WHAT THE TASK ASKS
Could you write out the opening lines of the data, word for word, stopping after the line that contains "from mathutils import Vector"?

***** DATA LISTING *****

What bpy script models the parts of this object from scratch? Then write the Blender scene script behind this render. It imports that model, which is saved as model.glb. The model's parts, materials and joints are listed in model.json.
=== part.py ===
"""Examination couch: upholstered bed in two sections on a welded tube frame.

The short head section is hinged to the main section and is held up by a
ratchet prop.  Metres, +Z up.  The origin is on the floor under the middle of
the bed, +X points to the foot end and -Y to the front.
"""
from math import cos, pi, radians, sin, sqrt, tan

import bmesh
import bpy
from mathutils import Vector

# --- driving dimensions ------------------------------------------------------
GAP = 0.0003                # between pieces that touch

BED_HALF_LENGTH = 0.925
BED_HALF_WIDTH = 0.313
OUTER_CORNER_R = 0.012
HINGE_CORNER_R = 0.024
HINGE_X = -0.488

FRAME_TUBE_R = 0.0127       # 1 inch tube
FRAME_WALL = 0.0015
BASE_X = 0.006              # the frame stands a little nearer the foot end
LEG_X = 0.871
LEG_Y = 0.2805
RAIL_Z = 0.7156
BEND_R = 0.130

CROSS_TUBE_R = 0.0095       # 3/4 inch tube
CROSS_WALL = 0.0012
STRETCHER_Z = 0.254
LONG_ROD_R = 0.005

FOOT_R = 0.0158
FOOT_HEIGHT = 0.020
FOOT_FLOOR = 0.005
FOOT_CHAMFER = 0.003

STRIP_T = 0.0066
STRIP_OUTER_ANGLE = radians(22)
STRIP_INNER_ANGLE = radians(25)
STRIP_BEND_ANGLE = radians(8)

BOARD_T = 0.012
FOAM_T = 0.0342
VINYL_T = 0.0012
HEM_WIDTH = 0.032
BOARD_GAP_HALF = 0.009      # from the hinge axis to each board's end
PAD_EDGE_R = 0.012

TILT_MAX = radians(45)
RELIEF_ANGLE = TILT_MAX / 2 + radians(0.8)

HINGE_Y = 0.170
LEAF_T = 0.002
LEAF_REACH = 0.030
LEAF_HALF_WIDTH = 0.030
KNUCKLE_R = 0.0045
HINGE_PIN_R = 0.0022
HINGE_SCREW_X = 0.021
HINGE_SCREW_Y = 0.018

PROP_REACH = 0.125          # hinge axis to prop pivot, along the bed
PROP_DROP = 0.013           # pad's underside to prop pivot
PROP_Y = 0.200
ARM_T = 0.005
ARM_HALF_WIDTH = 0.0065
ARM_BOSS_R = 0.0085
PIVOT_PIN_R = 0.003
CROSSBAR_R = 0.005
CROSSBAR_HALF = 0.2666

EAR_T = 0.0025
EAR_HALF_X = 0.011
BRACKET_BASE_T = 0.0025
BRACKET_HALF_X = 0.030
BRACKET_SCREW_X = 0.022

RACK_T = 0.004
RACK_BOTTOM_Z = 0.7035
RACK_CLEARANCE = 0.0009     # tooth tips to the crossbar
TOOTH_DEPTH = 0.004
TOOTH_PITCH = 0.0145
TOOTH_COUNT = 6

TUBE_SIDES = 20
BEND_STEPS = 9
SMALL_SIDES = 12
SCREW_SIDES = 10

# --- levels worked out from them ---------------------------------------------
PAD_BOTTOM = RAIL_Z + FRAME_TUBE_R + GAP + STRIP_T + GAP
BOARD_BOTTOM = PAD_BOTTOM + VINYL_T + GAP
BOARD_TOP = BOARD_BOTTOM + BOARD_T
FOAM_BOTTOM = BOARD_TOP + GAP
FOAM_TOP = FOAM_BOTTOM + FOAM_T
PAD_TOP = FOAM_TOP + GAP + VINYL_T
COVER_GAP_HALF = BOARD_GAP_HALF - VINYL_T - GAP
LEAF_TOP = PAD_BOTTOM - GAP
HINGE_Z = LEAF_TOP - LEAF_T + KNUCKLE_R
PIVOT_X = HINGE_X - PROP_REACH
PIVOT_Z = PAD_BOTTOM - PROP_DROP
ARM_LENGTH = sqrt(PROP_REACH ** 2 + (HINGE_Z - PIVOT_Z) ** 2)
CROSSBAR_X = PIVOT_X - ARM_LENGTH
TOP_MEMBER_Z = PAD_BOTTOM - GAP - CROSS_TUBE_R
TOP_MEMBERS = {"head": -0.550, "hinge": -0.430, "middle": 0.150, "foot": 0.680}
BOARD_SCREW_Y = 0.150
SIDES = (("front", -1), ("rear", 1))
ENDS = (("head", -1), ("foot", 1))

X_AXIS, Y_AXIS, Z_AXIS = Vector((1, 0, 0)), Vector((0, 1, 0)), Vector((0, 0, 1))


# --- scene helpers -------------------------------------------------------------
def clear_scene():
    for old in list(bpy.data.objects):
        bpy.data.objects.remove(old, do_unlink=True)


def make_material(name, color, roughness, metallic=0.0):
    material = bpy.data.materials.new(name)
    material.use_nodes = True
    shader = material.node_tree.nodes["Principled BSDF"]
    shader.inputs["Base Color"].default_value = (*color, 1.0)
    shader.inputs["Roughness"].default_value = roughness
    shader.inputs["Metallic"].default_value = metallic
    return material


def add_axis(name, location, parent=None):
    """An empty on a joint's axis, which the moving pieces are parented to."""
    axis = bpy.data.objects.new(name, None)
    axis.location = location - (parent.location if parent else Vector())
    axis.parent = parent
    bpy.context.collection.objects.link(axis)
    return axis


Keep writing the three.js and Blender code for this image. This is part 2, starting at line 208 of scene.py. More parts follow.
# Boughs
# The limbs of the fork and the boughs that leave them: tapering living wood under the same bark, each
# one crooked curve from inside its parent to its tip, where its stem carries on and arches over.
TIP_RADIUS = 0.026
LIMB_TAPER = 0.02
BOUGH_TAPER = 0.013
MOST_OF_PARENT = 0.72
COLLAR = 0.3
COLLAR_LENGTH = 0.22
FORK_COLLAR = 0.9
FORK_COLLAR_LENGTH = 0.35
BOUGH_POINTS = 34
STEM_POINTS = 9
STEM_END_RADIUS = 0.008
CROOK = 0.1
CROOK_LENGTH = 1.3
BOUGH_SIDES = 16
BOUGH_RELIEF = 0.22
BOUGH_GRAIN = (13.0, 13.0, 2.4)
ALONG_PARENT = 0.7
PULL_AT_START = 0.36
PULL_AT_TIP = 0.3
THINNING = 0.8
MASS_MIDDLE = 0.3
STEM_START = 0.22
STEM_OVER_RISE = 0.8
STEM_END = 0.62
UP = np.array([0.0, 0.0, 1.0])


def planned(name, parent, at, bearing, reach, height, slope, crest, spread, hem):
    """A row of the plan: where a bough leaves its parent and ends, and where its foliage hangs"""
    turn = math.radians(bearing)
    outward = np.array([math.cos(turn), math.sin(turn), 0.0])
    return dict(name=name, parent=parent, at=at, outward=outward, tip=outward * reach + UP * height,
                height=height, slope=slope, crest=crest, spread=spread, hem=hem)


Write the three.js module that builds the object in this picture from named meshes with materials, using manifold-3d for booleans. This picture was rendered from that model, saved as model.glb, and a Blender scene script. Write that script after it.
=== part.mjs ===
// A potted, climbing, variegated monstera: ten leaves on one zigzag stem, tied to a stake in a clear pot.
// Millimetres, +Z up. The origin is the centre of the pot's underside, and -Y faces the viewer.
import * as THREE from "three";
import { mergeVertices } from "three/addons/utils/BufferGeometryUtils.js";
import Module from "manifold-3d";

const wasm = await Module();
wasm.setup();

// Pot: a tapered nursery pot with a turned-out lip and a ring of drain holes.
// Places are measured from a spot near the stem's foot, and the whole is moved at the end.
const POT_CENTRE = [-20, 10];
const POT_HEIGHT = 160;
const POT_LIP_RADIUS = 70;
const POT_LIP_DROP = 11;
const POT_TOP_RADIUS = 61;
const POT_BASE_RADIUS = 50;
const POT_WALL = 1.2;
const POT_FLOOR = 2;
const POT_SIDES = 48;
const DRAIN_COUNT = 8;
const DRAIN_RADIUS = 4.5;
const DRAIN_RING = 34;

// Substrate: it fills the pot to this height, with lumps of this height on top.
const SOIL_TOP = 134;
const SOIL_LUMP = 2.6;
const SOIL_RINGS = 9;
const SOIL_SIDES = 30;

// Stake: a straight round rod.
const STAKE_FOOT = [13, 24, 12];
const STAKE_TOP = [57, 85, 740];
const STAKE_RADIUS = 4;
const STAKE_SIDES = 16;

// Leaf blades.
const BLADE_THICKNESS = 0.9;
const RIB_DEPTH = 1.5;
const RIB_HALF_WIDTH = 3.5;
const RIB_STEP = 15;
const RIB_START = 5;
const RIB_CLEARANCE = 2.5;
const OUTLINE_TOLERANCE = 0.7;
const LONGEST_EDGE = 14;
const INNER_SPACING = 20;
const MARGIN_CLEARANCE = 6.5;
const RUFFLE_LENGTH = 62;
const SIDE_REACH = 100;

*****

THE ANSWER
What bpy script models the parts of this object from scratch? Then write the Blender scene script behind this render. It imports that model, which is saved as model.glb. The model's parts, materials and joints are listed in model.json.
=== part.py ===
"""Examination couch: upholstered bed in two sections on a welded tube frame.

The short head section is hinged to the main section and is held up by a
ratchet prop.  Metres, +Z up.  The origin is on the floor under the middle of
the bed, +X points to the foot end and -Y to the front.
"""
from math import cos, pi, radians, sin, sqrt, tan

import bmesh
import bpy
from mathutils import Vector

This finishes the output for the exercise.